At a time when a number of companies are struggling to survive in a sluggish retail climate, Maidenform had quietly planned a strategy that earned the respect of the financial community in an IPO that was increased to almost 12.8 million shares from 10 million shares. The IPO raised at least $217 million. It was initially priced at $17 a share, higher than the expected price of between $14 and $16 a share.
“Among the key points that set our strategic business plan into motion was an increased investment in the marketing of our products,” Ward said. “Everything had to mirror the image we wanted to convey, whether it was point-of-sale materials, hangtags, ads or the environment at stores. We also expanded research and development, and the design and production areas, and we looked at everything on a global basis by sending our people shopping in Europe as well as Asia.”
He added that international business has expanded “dramatically” over the past three years, accounting for 6 percent of annual revenues.
Dorvin D. Lively, executive vice president and chief financial officer, said, “International growth has been significant.
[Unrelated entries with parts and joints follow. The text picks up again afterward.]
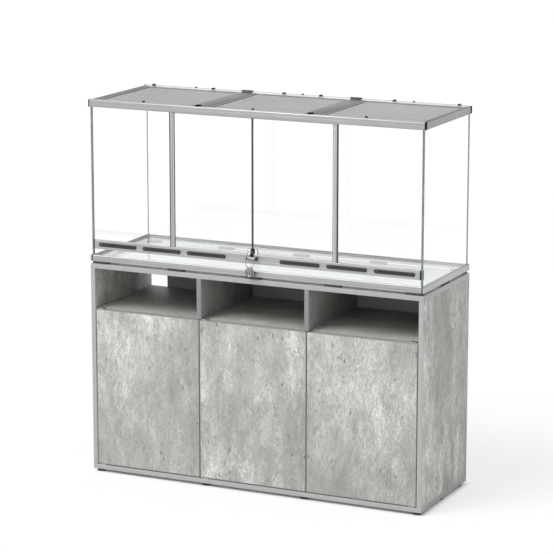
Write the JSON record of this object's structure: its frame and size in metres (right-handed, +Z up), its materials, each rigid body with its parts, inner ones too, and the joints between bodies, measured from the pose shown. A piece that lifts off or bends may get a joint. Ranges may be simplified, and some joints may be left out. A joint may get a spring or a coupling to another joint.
{
  "type": "terrarium cabinet",
  "caption": "Front-opening glass terrarium with a vented sill strip and hinged mesh lids, standing on a board cabinet with open niches above push-to-open doors.",
  "frame": {"origin": "on the floor, under the middle of the whole box (the box includes the latch, which stands out in front)", "axes": "+Z up, front towards -Y, +X to the right seen from the front"},
  "size_m": [1.2, 0.424, 1.2796],
  "materials": {
    "door_board": "matt concrete-look foil on board, faint upright streaks",
    "side_board": "matt grey concrete-look foil on board",
    "board_edge": "matt light grey foil on board",
    "inner_board": "matt grey foil on board, inside the cabinet",
    "back_board": "matt dark grey foil on thin board",
    "rail_aluminium": "satin anodised extrusion",
    "bar_aluminium": "darker satin anodised flat bar",
    "tank_glass": "clear float glass with grey-green edges",
    "black_plastic": "matt black moulded plastic",
    "grille_plastic": "matt dark grey moulded plastic",
    "white_plastic": "white moulded plastic",
    "seal_rubber": "dark grey soft seal",
    "stile_plastic": "dark grey plastic profile",
    "pivot_steel": "zinc-plated steel",
    "latch_metal": "polished die-cast metal",
    "latch_wire": "polished steel wire",
    "lid_mesh": "fine woven mesh sheet in a grey frame"
  },
  "bodies": {
    "cabinet_and_tank": {"feet": "black_plastic", "bottom_panel": "board_edge", "top_panel": "board_edge", "side_panel_left": "side_board", "side_panel_right": "side_board", "dividers": "inner_board", "niche_shelves": "inner_board", "back_panel": "back_board", "pivot_plates": "pivot_steel", "push_latch_housings": "white_plastic", "support_pads": "black_plastic", "base_rail_front": "rail_aluminium", "base_rail_rear": "rail_aluminium", "base_side_rails": "rail_aluminium", "corner_caps": "black_plastic", "glass_bottom": "tank_glass", "glass_back_pane": "tank_glass", "glass_left": "tank_glass", "glass_right": "tank_glass", "glass_sill": "tank_glass", "vent_strip": "rail_aluminium", "vent_grilles": "grille_plastic", "glass_fixed_left": "tank_glass", "glass_fixed_right": "tank_glass", "posts": "rail_aluminium", "post_gaskets": "seal_rubber", "latch_catch": "latch_metal", "latch_base": "latch_metal", "top_rail_front": "rail_aluminium", "top_rail_rear": "rail_aluminium", "top_side_bars": "bar_aluminium", "cross_bars": "bar_aluminium", "top_end_caps": "black_plastic", "lid_hinge_blocks": "black_plastic", "rail_buttons": "black_plastic"},
    "cabinet_door_left": {"door_left": "door_board"},
    "cabinet_door_mid": {"door_mid": "door_board"},
    "cabinet_door_right": {"door_right": "door_board"},
    "push_plunger_left": {"plunger_left": "white_plastic"},
    "push_plunger_mid": {"plunger_mid": "white_plastic"},
    "push_plunger_right": {"plunger_right": "white_plastic"},
    "tank_door_left": {"glass_door_left": "tank_glass", "door_stile_left": "stile_plastic", "door_seal": "seal_rubber"},
    "tank_door_right": {"glass_door_right": "tank_glass", "door_stile_right": "stile_plastic"},
    "latch_lever_body": {"latch_lever": "latch_metal"},
    "latch_bail_body": {"latch_bail": "latch_wire"},
    "lid_left_body": {"lid_left": "lid_mesh", "lid_knob_left": "black_plastic"},
    "lid_mid_body": {"lid_mid": "lid_mesh", "lid_knob_mid": "black_plastic"},
    "lid_right_body": {"lid_right": "lid_mesh", "lid_knob_right": "black_plastic"},
    "shutter_1": {"vent_shutter_1": "grille_plastic"},
    "shutter_2": {"vent_shutter_2": "grille_plastic"},
    "shutter_3": {"vent_shutter_3": "grille_plastic"},
    "shutter_4": {"vent_shutter_4": "grille_plastic"},
    "shutter_5": {"vent_shutter_5": "grille_plastic"},
    "shutter_6": {"vent_shutter_6": "grille_plastic"}
  },
  "joints": [
    {"name": "door_left_hinge", "type": "hinge", "parent": "cabinet_and_tank", "child": "cabinet_door_left", "pos_m": [-0.5725, -0.181, 0.298], "axis": [0, 0, -1], "range_deg": [0, 95]},
    {"name": "door_mid_hinge", "type": "hinge", "parent": "cabinet_and_tank", "child": "cabinet_door_mid", "pos_m": [-0.184, -0.181, 0.298], "axis": [0, 0, -1], "range_deg": [0, 95]},
    {"name": "door_right_hinge", "type": "hinge", "parent": "cabinet_and_tank", "child": "cabinet_door_right", "pos_m": [0.5725, -0.181, 0.298], "axis": [0, 0, 1], "range_deg": [0, 95]},
    {"name": "push_latch_left", "type": "slide", "parent": "cabinet_and_tank", "child": "push_plunger_left", "axis": [0, 1, 0], "range_m": [0, 0.0025], "stiffness_N_per_m": 300},
    {"name": "push_latch_mid", "type": "slide", "parent": "cabinet_and_tank", "child": "push_plunger_mid", "axis": [0, 1, 0], "range_m": [0, 0.0025], "stiffness_N_per_m": 300},
    {"name": "push_latch_right", "type": "slide", "parent": "cabinet_and_tank", "child": "push_plunger_right", "axis": [0, 1, 0], "range_m": [0, 0.0025], "stiffness_N_per_m": 300},
    {"name": "tank_door_left_hinge", "type": "hinge", "parent": "cabinet_and_tank", "child": "tank_door_left", "pos_m": [-0.2863, -0.1805, 1.0265], "axis": [0, 0, -1], "range_deg": [0, 90]},
    {"name": "tank_door_right_hinge", "type": "hinge", "parent": "cabinet_and_tank", "child": "tank_door_right", "pos_m": [0.2863, -0.1805, 1.0265], "axis": [0, 0, 1], "range_deg": [0, 90]},
    {"name": "latch_lever_hinge", "type": "hinge", "parent": "cabinet_and_tank", "child": "latch_lever_body", "pos_m": [0, -0.198, 0.738], "axis": [1, 0, 0], "range_deg": [0, 115]},
    {"name": "latch_bail_hinge", "type": "hinge", "parent": "latch_lever_body", "child": "latch_bail_body", "pos_m": [0, -0.208, 0.766], "axis": [1, 0, 0], "range_deg": [0, 60]},
    {"name": "vent_slide_1", "type": "slide", "parent": "cabinet_and_tank", "child": "shutter_1", "axis": [-1, 0, 0], "range_m": [0, 0.006]},
    {"name": "vent_slide_2", "type": "slide", "parent": "cabinet_and_tank", "child": "shutter_2", "axis": [-1, 0, 0], "range_m": [0, 0.006]},
    {"name": "vent_slide_3", "type": "slide", "parent": "cabinet_and_tank", "child": "shutter_3", "axis": [-1, 0, 0], "range_m": [0, 0.006]},
    {"name": "vent_slide_4", "type": "slide", "parent": "cabinet_and_tank", "child": "shutter_4", "axis": [-1, 0, 0], "range_m": [0, 0.006]},
    {"name": "vent_slide_5", "type": "slide", "parent": "cabinet_and_tank", "child": "shutter_5", "axis": [-1, 0, 0], "range_m": [0, 0.006]},
    {"name": "vent_slide_6", "type": "slide", "parent": "cabinet_and_tank", "child": "shutter_6", "axis": [-1, 0, 0], "range_m": [0, 0.006]},
    {"name": "lid_left_hinge", "type": "hinge", "parent": "cabinet_and_tank", "child": "lid_left_body", "pos_m": [-0.4045, 0.19925, 1.2774], "axis": [-1, 0, 0], "range_deg": [0, 90]},
    {"name": "lid_mid_hinge", "type": "hinge", "parent": "cabinet_and_tank", "child": "lid_mid_body", "pos_m": [0, 0.19925, 1.2774], "axis": [-1, 0, 0], "range_deg": [0, 90]},
    {"name": "lid_right_hinge", "type": "hinge", "parent": "cabinet_and_tank", "child": "lid_right_body", "pos_m": [0.4045, 0.19925, 1.2774], "axis": [-1, 0, 0], "range_deg": [0, 90]}
  ]
}
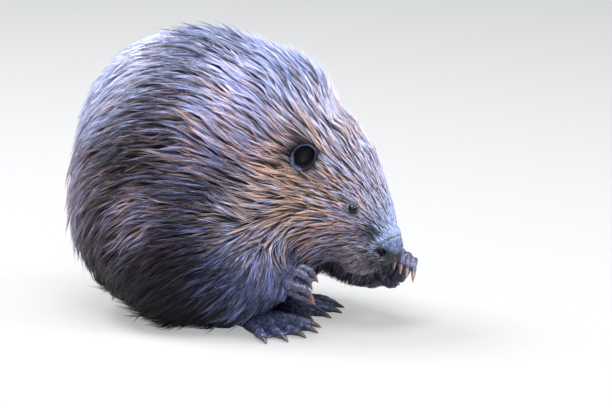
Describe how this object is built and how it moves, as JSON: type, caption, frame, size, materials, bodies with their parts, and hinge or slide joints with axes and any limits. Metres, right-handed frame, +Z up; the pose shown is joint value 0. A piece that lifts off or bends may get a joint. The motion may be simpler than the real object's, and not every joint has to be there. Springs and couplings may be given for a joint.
{
  "type": "beaver, still life-size model",
  "caption": "Life-size still model of a North American beaver sitting hunched, head bent down, forepaws raised to its mouth, flat tail swept to its left.",
  "frame": {"origin": "middle of the bounding box at its bottom, on the floor that the soles, haunches, belly and tail rest on", "axes": "+X forward along the body, +Y to the animal's left, +Z up"},
  "size_m": [0.4266, 0.4302, 0.3068],
  "materials": {
    "fur": "damp dark brown guard hair in clumped locks, with reddish tips and a pale lilac sheen on the back",
    "bare_skin": "wet blue-grey skin, finely creased",
    "tail_scales": "blackish horny scales in staggered rows, satin",
    "claw": "reddish-brown horn, paler at the tip",
    "eye": "wet, nearly black"
  },
  "bodies": {
    "root": {"claw_fore_left_1": "claw", "claw_fore_left_2": "claw", "claw_fore_left_3": "claw", "claw_fore_left_4": "claw", "claw_fore_left_5": "claw", "claw_fore_right_1": "claw", "claw_fore_right_2": "claw", "claw_fore_right_3": "claw", "claw_fore_right_4": "claw", "claw_fore_right_5": "claw", "claw_hind_left_1": "claw", "claw_hind_left_2": "claw", "claw_hind_left_3": "claw", "claw_hind_left_4": "claw", "claw_hind_left_5": "claw", "claw_hind_right_1": "claw", "claw_hind_right_2": "claw", "claw_hind_right_3": "claw", "claw_hind_right_4": "claw", "claw_hind_right_5": "claw", "ear_left": "bare_skin", "ear_right": "bare_skin", "eye_left": "eye", "eye_right": "eye", "forearm_left": "fur", "forearm_right": "fur", "forepaw_left": "bare_skin", "forepaw_right": "bare_skin", "head": "fur", "hind_foot_left": "bare_skin", "hind_foot_right": "bare_skin", "lower_jaw": "fur", "neck": "fur", "nose": "bare_skin", "tail_blade": "tail_scales", "tail_root": "fur", "thigh_left": "fur", "thigh_right": "fur", "trunk": "fur", "upper_arm_left": "fur", "upper_arm_right": "fur"}
  },
  "joints": []
}
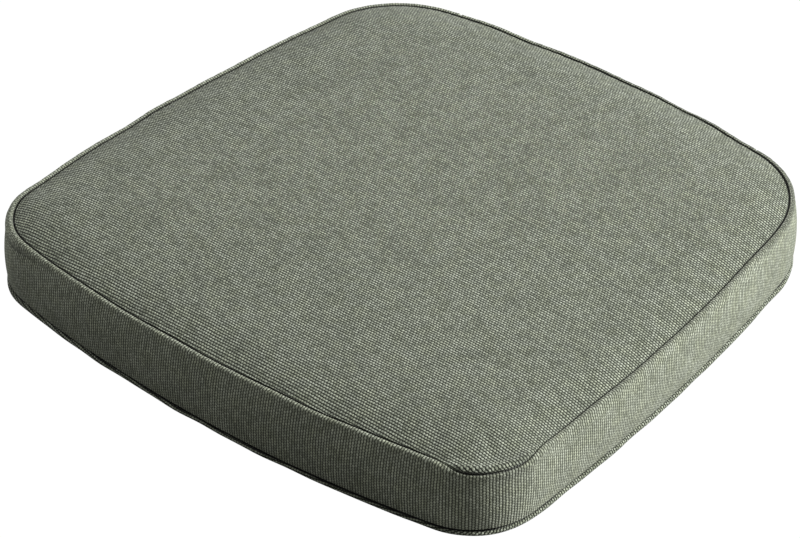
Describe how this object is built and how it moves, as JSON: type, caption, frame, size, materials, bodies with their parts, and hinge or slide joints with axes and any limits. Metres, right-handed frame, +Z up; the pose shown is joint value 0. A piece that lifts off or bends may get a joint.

Year-to-date, in the first six months of ’05, it’s up 53.9 percent.”
Maurice S. Reznik, president of Maidenform, said the company’s approach to international business has been to provide a consistent product and ad campaign that reflects a cohesive image. That message comes across in product franchises including One fabulous Fit and The Dream Bra by Maidenform, as well as shapewear by Flexees and full-figure and minimizer bras by Lilyette.
“We sell the same bra style worldwide,” said Reznik. “Our international business has been very strong in Russia and we are planning simultaneous launches of The Dream Bra in the U.K and Canada, which have been extremely strong markets for us. Whether it’s Tel Aviv, London, Toronto or Moscow, there will be a 60-day promotional window beginning in October, with seminars, print and outdoor advertising and point-of-sale materials.”
Regarding product innovation, Manette Scheininger, senior vice president of merchandising and design, said: “Product innovation is the key to what we are all about. Our mantra is consumer-friendly technology. It has to be easy to understand, but it also has to be comfortable.”
Key examples include multiple elastic treatments for bra strap adjustments in a group for spring 2006 called Endless Options and “flex-to-fit” stretch release panels on full-figure bras.
Addressing media strategy, Liz Morris, vice president of marketing, said an “aggressive” multimillion-dollar ad campaign is being planned for The Dream Bra.
“We’ll have preprinted inserts with heavily coated stock similar to ads for fragrance in November magazines, including Vanity Fair,” said Morris. “On Sept. 16, Macy’s Herald Square will be installing a [soft] Dream Shop, and we’ll have a billboard at Seventh Avenue and 36th Street. We’ll also be doing a full-page ad in The New York Times Sept. 18, as well as full-page ads in seven major regional markets.”